SA’s poultry producer Sovereign Foods is on the prowl for export opportunities as it continues to be whacked in its home market, along with its counterparts, by cheap chicken imports and drought-related higher maize prices.
Sovereign, SA’s fourth largest poultry producer in terms of bird production capacity, is looking to entrench its position in the Middle East as its sees more export opportunities beyond Dubai, where it currently supplies the market with its fully cooked and raw chicken products.
Speaking after the release of its results for the year to end-February, CEO Chris Coombes says the company is keen to grow its exports while the industry has been relatively slow in diversifying to regions beyond SA. “Exports are part of the solution for the [struggling] poultry industry… If most companies [globally] have viable export businesses, we should as well,” says Coombes.
Sovereign will use its current export market of Dubai to grow its footprint in the Middle East. It currently supplies food service companies in Dubai with chicken, which they later repackage into their own brands.
The company grew its full-year revenue by 25% to R2.2 billion, with group sales volumes of chicken products increasing by 18%. However, it recorded a loss of R35.5 million compared with profits of R81.1 million in the previous period, as a result of once off costs including legal costs relating to the unsuccessful takeover bid by its rival Country Bird Holdings.
Poultry companies have been vocal in their opposition to the sheer quantity of cheap bone-in chicken imports from the US and Europe and new regulations that limit the controversial practice of injecting salt water into individually quick frozen chicken (IQF) to make it plumper, known as brining.
On the latter, the brine regulations were made effective in October last year by the Department of Agriculture, Forestry and Fisheries, which imposed a cap of 15% brine from 30% on IQF portions and 10% on whole chickens. In simple terms, 30% of the frozen chicken that consumers bought was simply water.
Chicken producers have been criticised for failing to boost their exports to ride out difficult local market conditions, even when the rand exchange rate became favourable.
Coombes admits that the industry has been lax, but adds that in some cases, export legislation and regulation makes it difficult to play in global leagues. “South Africa is precluded from exporting raw material products as there are certain rules and other barriers to entry that are in place. However, we can export fully-cooked products as they don’t have barriers that raw products have.”
Once the regulatory market is clear of any barriers, Coombes sees the company exporting to large poultry markets including the US and even the European Union.
The small-cap company (R727 million at the time of writing) won’t be looking at neighbouring African countries due to protectionist measures governments have on imports to protect local producers.
During the period under review, Sovereign’s exporting business represented 25% of group turnover, but Coombes didn’t comment on the preferred level of revenue to be generated from exports in the coming years.
The company and its peers will remain vulnerable to volatile maize and soya prices. In the case of Sovereign, maize and soya accounts for about 60% and 25% of the cost of feeding a chicken respectively.

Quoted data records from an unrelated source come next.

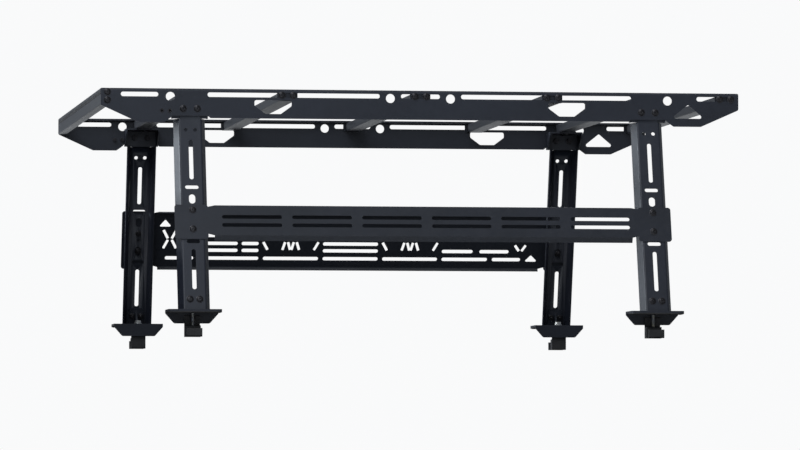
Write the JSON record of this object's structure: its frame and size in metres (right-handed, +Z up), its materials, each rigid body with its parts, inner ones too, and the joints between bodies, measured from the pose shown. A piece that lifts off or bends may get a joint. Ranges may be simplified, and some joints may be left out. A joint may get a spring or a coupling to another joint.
{
  "type": "pickup bed ladder rack",
  "caption": "Pickup-bed ladder rack: slotted side rails on leaning towers with clamp feet, sliding crossbars between them and a slotted panel on each side.",
  "frame": {"origin": "midway between the four feet, in the plane of the truck's bed rails on which the rubber pads stand", "axes": "+X towards the tailgate, +Y towards the passenger's side, +Z up"},
  "size_m": [1.8248, 1.744, 0.701],
  "materials": {
    "powder_coat": "fine-textured satin black powder coat on steel",
    "panel_coat": "fine-textured satin black powder coat on steel sheet",
    "black_aluminium": "black powder-coated extrusion",
    "cast_black": "black e-coated casting",
    "black_fastener": "black-oxide steel",
    "zinc_steel": "bright zinc plate",
    "rubber": "matte ribbed rubber"
  },
  "bodies": {
    "rack_frame": {"clamp_washers": "zinc_steel", "crossbar_front_tower": "black_aluminium", "crossbar_nut_plates": "zinc_steel", "crossbar_rear_tower": "black_aluminium", "crossbar_shelf_bolts": "black_fastener", "flange_nuts": "black_fastener", "foot_bolts": "black_fastener", "foot_front_left": "powder_coat", "foot_front_right": "powder_coat", "foot_pad_front_left": "rubber", "foot_pad_front_right": "rubber", "foot_pad_rear_left": "rubber", "foot_pad_rear_right": "rubber", "foot_rear_left": "powder_coat", "foot_rear_right": "powder_coat", "front_cross_member": "black_aluminium", "front_member_bolts": "black_fastener", "front_member_strip": "rubber", "panel_bolts": "black_fastener", "rail_inserts": "black_fastener", "rail_to_tower_bolts": "black_fastener", "side_panel_left": "panel_coat", "side_panel_right": "panel_coat", "side_rail_left": "powder_coat", "side_rail_right": "powder_coat", "tower_crossbar_strips": "rubber", "tower_front_left": "powder_coat", "tower_front_right": "powder_coat", "tower_head_front_left": "powder_coat", "tower_head_front_right": "powder_coat", "tower_head_rear_left": "powder_coat", "tower_head_rear_right": "powder_coat", "tower_rear_left": "powder_coat", "tower_rear_right": "powder_coat"},
    "sliding_bar_front_middle": {"crossbar_front_middle": "black_aluminium", "end_plates_front_middle": "powder_coat", "slide_bolts_front_middle": "black_fastener", "strip_front_middle": "rubber"},
    "sliding_bar_centre": {"crossbar_centre": "black_aluminium", "end_plates_centre": "powder_coat", "slide_bolts_centre": "black_fastener", "strip_centre": "rubber"},
    "sliding_bar_rear_middle": {"crossbar_rear_middle": "black_aluminium", "end_plates_rear_middle": "powder_coat", "slide_bolts_rear_middle": "black_fastener", "strip_rear_middle": "rubber"},
    "sliding_bar_rear_end": {"crossbar_rear_end": "black_aluminium", "end_plates_rear_end": "powder_coat", "slide_bolts_rear_end": "black_fastener", "strip_rear_end": "rubber"},
    "clamp_jaw_front_left": {"clamp_jaw_front_left": "cast_black"},
    "clamp_bolt_front_left": {"clamp_bolt_front_left": "zinc_steel"},
    "clamp_jaw_front_right": {"clamp_jaw_front_right": "cast_black"},
    "clamp_bolt_front_right": {"clamp_bolt_front_right": "zinc_steel"},
    "clamp_jaw_rear_left": {"clamp_jaw_rear_left": "cast_black"},
    "clamp_bolt_rear_left": {"clamp_bolt_rear_left": "zinc_steel"},
    "clamp_jaw_rear_right": {"clamp_jaw_rear_right": "cast_black"},
    "clamp_bolt_rear_right": {"clamp_bolt_rear_right": "zinc_steel"}
  },
  "joints": [
    {"name": "front_middle_bar_slide", "type": "slide", "parent": "rack_frame", "child": "sliding_bar_front_middle", "axis": [1, 0, 0], "range_m": [-0.19, 0.24]},
    {"name": "centre_bar_slide", "type": "slide", "parent": "rack_frame", "child": "sliding_bar_centre", "axis": [1, 0, 0], "range_m": [-0.035, 0.035]},
    {"name": "rear_middle_bar_slide", "type": "slide", "parent": "rack_frame", "child": "sliding_bar_rear_middle", "axis": [1, 0, 0], "range_m": [-0.24, 0.19]},
    {"name": "rear_end_bar_slide", "type": "slide", "parent": "rack_frame", "child": "sliding_bar_rear_end", "axis": [1, 0, 0], "range_m": [-0.06, 0]},
    {"name": "clamp_bolt_front_left_turn", "type": "hinge", "parent": "rack_frame", "child": "clamp_bolt_front_left", "pos_m": [-0.655, -0.792, 0], "axis": [0, 0, 1], "range_deg": [0, 3600]},
    {"name": "clamp_jaw_front_left_travel", "type": "slide", "parent": "rack_frame", "child": "clamp_jaw_front_left", "axis": [0, 0, 1], "range_m": [-0.015, 0]},
    {"name": "clamp_bolt_front_right_turn", "type": "hinge", "parent": "rack_frame", "child": "clamp_bolt_front_right", "pos_m": [-0.655, 0.792, 0], "axis": [0, 0, 1], "range_deg": [0, 3600]},
    {"name": "clamp_jaw_front_right_travel", "type": "slide", "parent": "rack_frame", "child": "clamp_jaw_front_right", "axis": [0, 0, 1], "range_m": [-0.015, 0]},
    {"name": "clamp_bolt_rear_left_turn", "type": "hinge", "parent": "rack_frame", "child": "clamp_bolt_rear_left", "pos_m": [0.655, -0.792, 0], "axis": [0, 0, 1], "range_deg": [0, 3600]},
    {"name": "clamp_jaw_rear_left_travel", "type": "slide", "parent": "rack_frame", "child": "clamp_jaw_rear_left", "axis": [0, 0, 1], "range_m": [-0.015, 0]},
    {"name": "clamp_bolt_rear_right_turn", "type": "hinge", "parent": "rack_frame", "child": "clamp_bolt_rear_right", "pos_m": [0.655, 0.792, 0], "axis": [0, 0, 1], "range_deg": [0, 3600]},
    {"name": "clamp_jaw_rear_right_travel", "type": "slide", "parent": "rack_frame", "child": "clamp_jaw_rear_right", "axis": [0, 0, 1], "range_m": [-0.015, 0]}
  ],
  "couplings": [
    {"joint": "clamp_bolt_front_left_turn", "follows": "clamp_jaw_front_left_travel", "rad_per_m": -4188.8},
    {"joint": "clamp_bolt_front_right_turn", "follows": "clamp_jaw_front_right_travel", "rad_per_m": -4188.8},
    {"joint": "clamp_bolt_rear_left_turn", "follows": "clamp_jaw_rear_left_travel", "rad_per_m": -4188.8},
    {"joint": "clamp_bolt_rear_right_turn", "follows": "clamp_jaw_rear_right_travel", "rad_per_m": -4188.8}
  ]
}
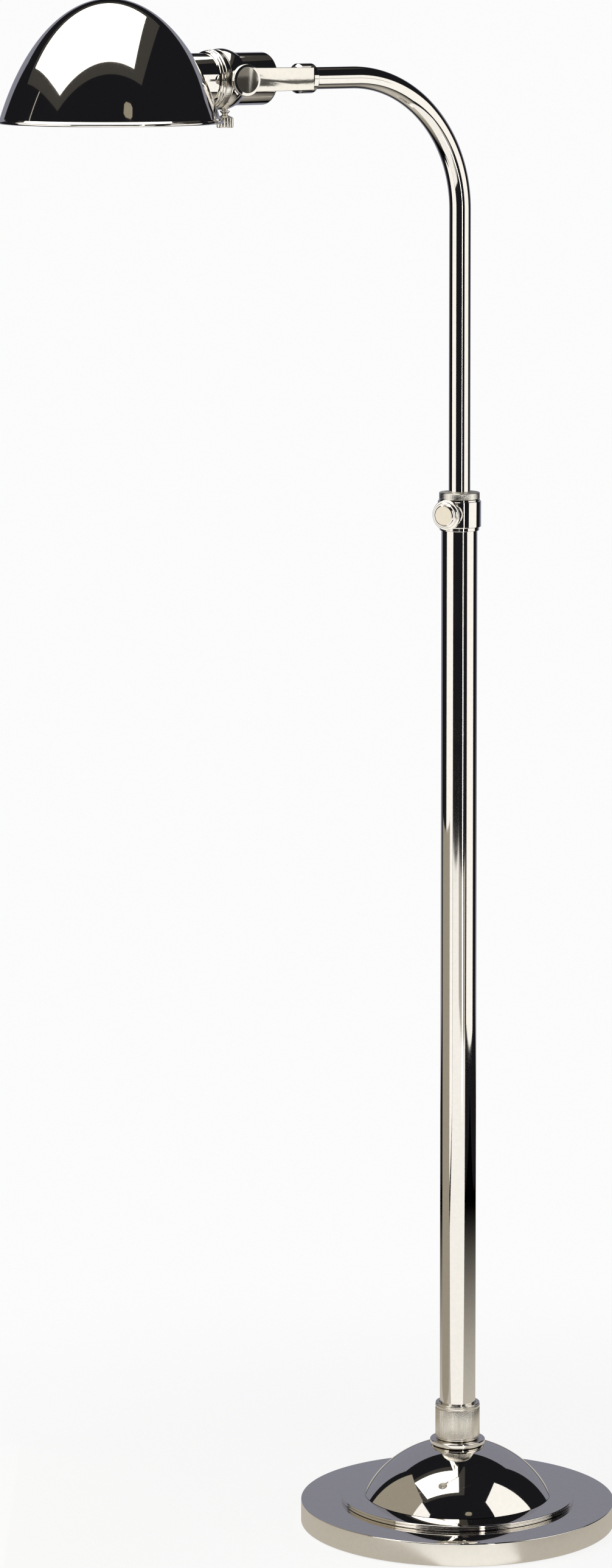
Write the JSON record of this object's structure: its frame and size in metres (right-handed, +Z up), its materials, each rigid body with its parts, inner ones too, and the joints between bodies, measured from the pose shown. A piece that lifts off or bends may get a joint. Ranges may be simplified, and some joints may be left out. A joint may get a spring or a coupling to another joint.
{
  "type": "pharmacy floor lamp",
  "caption": "Pharmacy floor lamp: weighted round base, telescopic post with a clamp knob, bent arm, and a domed metal shade on a tilting and rolling head.",
  "frame": {"origin": "centre of the base pad's underside, on the post axis, at floor level", "axes": "+Z up along the post; the arm reaches along -X; the head hangs beside the arm on its +Y side and the pivot knob faces -Y"},
  "size_m": [0.591, 0.2794, 1.3612],
  "materials": {
    "polished_nickel": "polished",
    "satin_nickel": "satin",
    "brushed_nickel": "satin",
    "knurled_nickel": "satin",
    "zinc_steel": "satin",
    "brass": "satin",
    "cast_iron": "matte",
    "felt": "matte",
    "black_plastic": "satin",
    "nylon": "satin",
    "porcelain": "gloss",
    "frosted_glass": "satin"
  },
  "bodies": {
    "stand": {"base_pad": "felt", "base_weight": "cast_iron", "base_cover": "satin_nickel", "cord_grommet": "black_plastic", "base_step": "polished_nickel", "base_dome": "polished_nickel", "check_ring": "polished_nickel", "post_ferrule": "knurled_nickel", "post_tube": "polished_nickel", "post_plug": "brass", "centre_rod": "zinc_steel", "lock_washer": "zinc_steel", "rod_nut": "zinc_steel", "collar_body": "polished_nickel", "collar_bush": "nylon", "collar_cap": "brushed_nickel", "clamp_boss": "polished_nickel"},
    "clamp_knob": {"clamp_screw": "zinc_steel", "clamp_knob": "brushed_nickel"},
    "slider": {"guide_bush": "nylon"},
    "arm": {"stop_ring": "brass", "retaining_ring": "brass", "upper_tube": "polished_nickel", "arm_coupler": "polished_nickel", "flat_bar": "brushed_nickel"},
    "head_yoke": {"pivot_stud": "zinc_steel", "friction_washer": "black_plastic", "wave_washer": "zinc_steel", "clamp_ring": "polished_nickel"},
    "pivot_knob": {"pivot_knob": "brushed_nickel"},
    "ring_nut": {"ring_nut": "knurled_nickel"},
    "thumbscrew": {"thumbscrew": "knurled_nickel"},
    "lamp_head": {"socket_cup": "polished_nickel", "socket_nipple": "zinc_steel", "nipple_nut": "polished_nickel", "wire_bushing": "black_plastic", "lampholder_body": "porcelain", "centre_contact": "brass", "screw_shell": "brass", "bulb_cap": "brass", "bulb_glass": "frosted_glass", "shade": "polished_nickel", "shade_nut": "polished_nickel"}
  },
  "joints": [
    {"name": "height_slide", "type": "slide", "parent": "stand", "child": "slider", "axis": [0, 0, 1], "range_m": [-0.235, 0.15]},
    {"name": "arm_swivel", "type": "hinge", "parent": "slider", "child": "arm", "pos_m": [0, 0, 0.906], "axis": [0, 0, 1], "range_deg": [-175, 175]},
    {"name": "head_tilt", "type": "hinge", "parent": "arm", "child": "head_yoke", "pos_m": [-0.24, 0, 1.2913], "axis": [0, 1, 0], "range_deg": [-80, 90]},
    {"name": "shade_roll", "type": "hinge", "parent": "head_yoke", "child": "lamp_head", "pos_m": [-0.24, 0.0205, 1.2913], "axis": [1, 0, 0], "range_deg": [-90, 90]},
    {"name": "clamp_knob_turn", "type": "hinge", "parent": "stand", "child": "clamp_knob", "pos_m": [0, 0, 0.906], "axis": [-0.9063, -0.4226, 0], "range_deg": [0, 360]},
    {"name": "pivot_knob_turn", "type": "hinge", "parent": "head_yoke", "child": "pivot_knob", "pos_m": [-0.24, 0, 1.2913], "axis": [0, -1, 0], "range_deg": [0, 360]},
    {"name": "ring_nut_turn", "type": "hinge", "parent": "head_yoke", "child": "ring_nut", "pos_m": [-0.24, 0.0205, 1.2913], "axis": [-1, 0, 0], "range_deg": [0, 270]},
    {"name": "thumbscrew_turn", "type": "hinge", "parent": "head_yoke", "child": "thumbscrew", "pos_m": [-0.2375, 0.0205, 1.2913], "axis": [0, 0, -1], "range_deg": [0, 360]}
  ]
}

Damon Buss, an equity analyst at Electus Fund Managers, says although input prices (such as white and yellow maize) have declined as drought conditions have eased, a number of weather agencies globally are warning of a 50% chance of El Niño drought conditions. “Hence low soft commodity prices may be more temporary than initially thought,” he says.
The new brining regulations, which have resulted in chicken being sold at higher prices for less product, might continue to impact the demand and volume sales of chicken, says Buss.